3. Watch what happens,
What's happening? The paper towel rope starts getting wet, and after a few minutes you will notice that the empty glass is starting to fill with water. The glass will keep filling until there is an even amount of water in each glass. How does this happen?
“This process is called 'capillary action,' the water uses this process to move along the tiny gaps in the fiber of the paper towels,” according to the article. “It occurs due to the adhesive force between the water and the paper towel being stronger than the cohesive forces inside the water itself.”
• How does a river flow affect the environment?
In this geology science project via Science Buddies, youth can set up a model with sand, cornmeal, and water to help study this question, and learn from observations, just like a real hydrologist. When rain falls or snow melts, some of the water will soak into the ground. The rest of the water flows across the land as runoff into rivers, streams, and lakes. On its way, water erodes the land and drags sediment and debris with it.
• You can learn the definition of a water cycle. Or perhaps you can make one in a bottle.
This experiment from Little Bins for Little Hands can help teach a variety of important water cycle-related terms, including evaporation, condensation, precipitation and more.

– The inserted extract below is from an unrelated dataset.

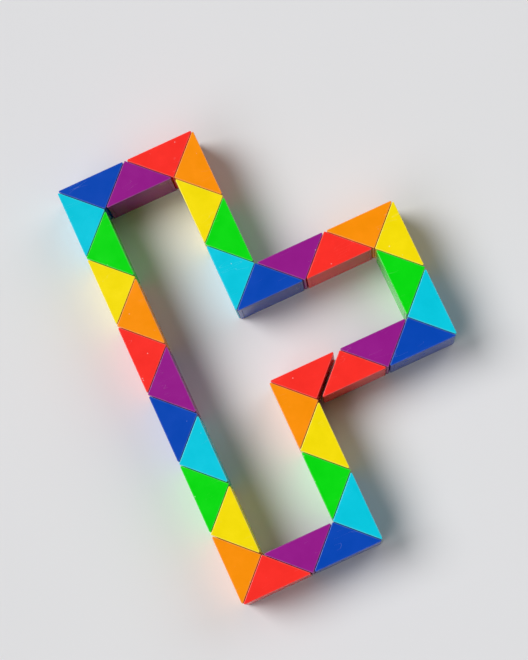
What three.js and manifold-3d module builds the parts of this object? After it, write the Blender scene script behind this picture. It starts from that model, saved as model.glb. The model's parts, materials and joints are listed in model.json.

• It’s possible you’ve used a water filter product before pouring a glass to drink. Or perhaps you’ve wondered how wastewater removes all the unwanted material to create a clean product. In this experiment from Fizzics Education, youth can learn how to create their own water filter. Try testing different variables by using different sand sizes of gravel grains.
• Maybe you’re looking for something a little more colorful. This “Walking Water Science Experiment” via Cool Science Experiments HQ shows how a few common kitchen items can show how water sometimes appears to defy gravity.
• What does it take to be a scientist? Well, learning how to be a scientist is all about asking questions, testing ideas, and finding solutions. Students can practice these three things multiple ways through this experiment that involves a lot of people’s favorite thing: candy. This experiment from Little Bins for Little Hands involves Skittles, water, and paper plates.
Making science fun and exciting to learn can start at any age and inspire generations.